*Task objective*
Quote all of the entries word for word.

*Materials provided*

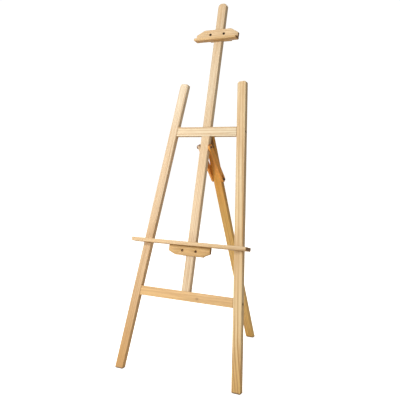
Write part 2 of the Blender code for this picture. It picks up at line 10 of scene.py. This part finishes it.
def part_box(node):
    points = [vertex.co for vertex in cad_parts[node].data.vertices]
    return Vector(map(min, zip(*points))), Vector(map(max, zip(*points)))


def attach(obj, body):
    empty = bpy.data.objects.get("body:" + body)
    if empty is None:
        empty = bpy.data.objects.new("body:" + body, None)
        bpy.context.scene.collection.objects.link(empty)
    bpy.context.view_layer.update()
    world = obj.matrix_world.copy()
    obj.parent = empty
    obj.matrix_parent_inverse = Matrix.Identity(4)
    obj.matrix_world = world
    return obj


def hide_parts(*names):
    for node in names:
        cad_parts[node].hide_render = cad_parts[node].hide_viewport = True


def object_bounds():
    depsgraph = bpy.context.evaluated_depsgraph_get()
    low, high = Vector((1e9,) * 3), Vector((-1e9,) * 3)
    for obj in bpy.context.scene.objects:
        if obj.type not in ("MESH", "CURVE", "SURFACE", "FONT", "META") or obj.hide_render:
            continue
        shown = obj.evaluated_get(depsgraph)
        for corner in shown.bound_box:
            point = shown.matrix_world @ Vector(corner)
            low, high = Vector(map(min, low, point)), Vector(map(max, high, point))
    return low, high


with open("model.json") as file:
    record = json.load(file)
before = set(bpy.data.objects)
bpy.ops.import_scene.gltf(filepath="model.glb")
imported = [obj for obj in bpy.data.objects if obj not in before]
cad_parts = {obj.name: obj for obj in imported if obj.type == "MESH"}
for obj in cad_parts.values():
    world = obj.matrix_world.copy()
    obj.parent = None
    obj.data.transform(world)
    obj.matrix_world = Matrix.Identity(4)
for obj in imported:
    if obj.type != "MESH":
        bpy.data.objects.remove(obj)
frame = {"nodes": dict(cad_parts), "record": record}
cad_low, cad_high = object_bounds()

NODES = frame["nodes"]
RECORD = frame["record"]
BODY_OF = {node: body for body, nodes in RECORD["behaviour"]["bodies"].items() for node in nodes}
SLOT_OF = {part["node"]: part["material_slot"] for part in RECORD["subparts"]}
HEIGHT = cad_high.z
MERGE_DISTANCE = 0.00002            # points of a CAD mesh that are closer than this are one point

# ---- view ---------------------------------------------------------------------------------
CAMERA_AZIMUTH = math.radians(31.31)
CAMERA_DOWN = math.radians(5.50)
CAMERA_ROLL = math.radians(-0.34)
CAMERA_EYE = (0.9257, -1.6079, 0.6315)      # in heights of the easel
CAMERA_LENS = 59.54
SENSOR = 36.0


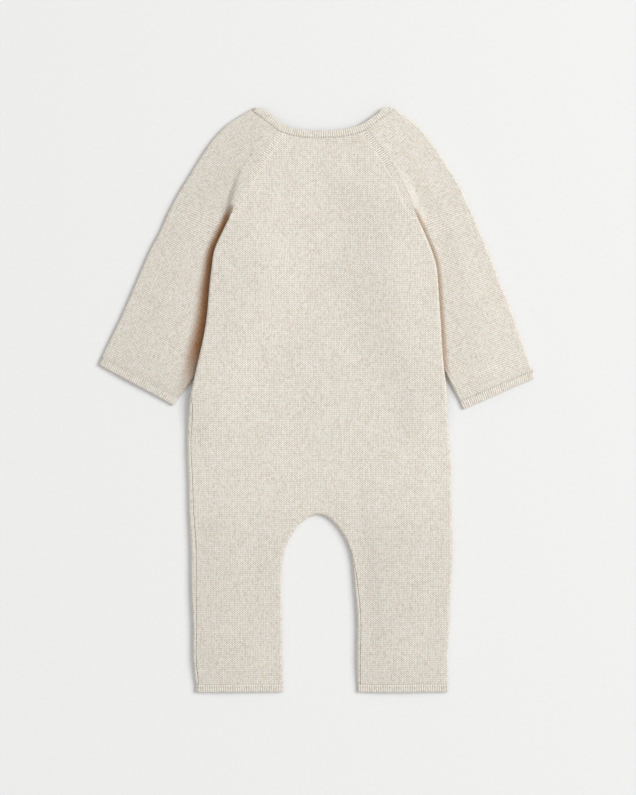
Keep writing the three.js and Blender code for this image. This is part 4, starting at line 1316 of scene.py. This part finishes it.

*Response to this task*
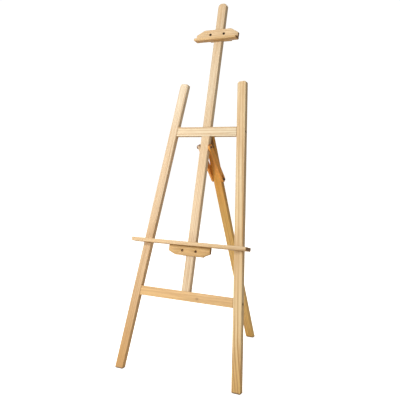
Write part 2 of the Blender code for this picture. It picks up at line 10 of scene.py. This part finishes it.
def part_box(node):
    points = [vertex.co for vertex in cad_parts[node].data.vertices]
    return Vector(map(min, zip(*points))), Vector(map(max, zip(*points)))


def attach(obj, body):
    empty = bpy.data.objects.get("body:" + body)
    if empty is None:
        empty = bpy.data.objects.new("body:" + body, None)
        bpy.context.scene.collection.objects.link(empty)
    bpy.context.view_layer.update()
    world = obj.matrix_world.copy()
    obj.parent = empty
    obj.matrix_parent_inverse = Matrix.Identity(4)
    obj.matrix_world = world
    return obj


def hide_parts(*names):
    for node in names:
        cad_parts[node].hide_render = cad_parts[node].hide_viewport = True


def object_bounds():
    depsgraph = bpy.context.evaluated_depsgraph_get()
    low, high = Vector((1e9,) * 3), Vector((-1e9,) * 3)
    for obj in bpy.context.scene.objects:
        if obj.type not in ("MESH", "CURVE", "SURFACE", "FONT", "META") or obj.hide_render:
            continue
        shown = obj.evaluated_get(depsgraph)
        for corner in shown.bound_box:
            point = shown.matrix_world @ Vector(corner)
            low, high = Vector(map(min, low, point)), Vector(map(max, high, point))
    return low, high


with open("model.json") as file:
    record = json.load(file)
before = set(bpy.data.objects)
bpy.ops.import_scene.gltf(filepath="model.glb")
imported = [obj for obj in bpy.data.objects if obj not in before]
cad_parts = {obj.name: obj for obj in imported if obj.type == "MESH"}
for obj in cad_parts.values():
    world = obj.matrix_world.copy()
    obj.parent = None
    obj.data.transform(world)
    obj.matrix_world = Matrix.Identity(4)
for obj in imported:
    if obj.type != "MESH":
        bpy.data.objects.remove(obj)
frame = {"nodes": dict(cad_parts), "record": record}
cad_low, cad_high = object_bounds()

NODES = frame["nodes"]
RECORD = frame["record"]
BODY_OF = {node: body for body, nodes in RECORD["behaviour"]["bodies"].items() for node in nodes}
SLOT_OF = {part["node"]: part["material_slot"] for part in RECORD["subparts"]}
HEIGHT = cad_high.z
MERGE_DISTANCE = 0.00002            # points of a CAD mesh that are closer than this are one point

# ---- view ---------------------------------------------------------------------------------
CAMERA_AZIMUTH = math.radians(31.31)
CAMERA_DOWN = math.radians(5.50)
CAMERA_ROLL = math.radians(-0.34)
CAMERA_EYE = (0.9257, -1.6079, 0.6315)      # in heights of the easel
CAMERA_LENS = 59.54
SENSOR = 36.0


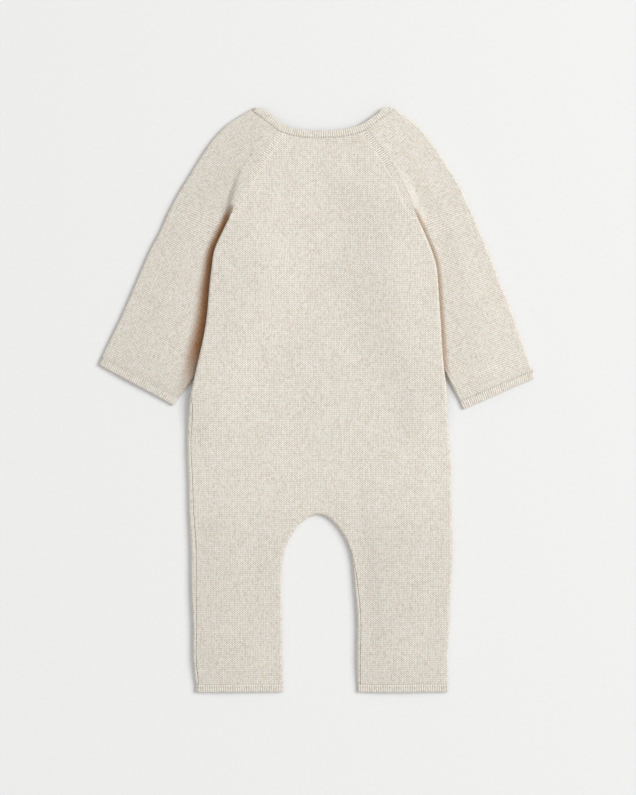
Keep writing the three.js and Blender code for this image. This is part 4, starting at line 1316 of scene.py. This part finishes it.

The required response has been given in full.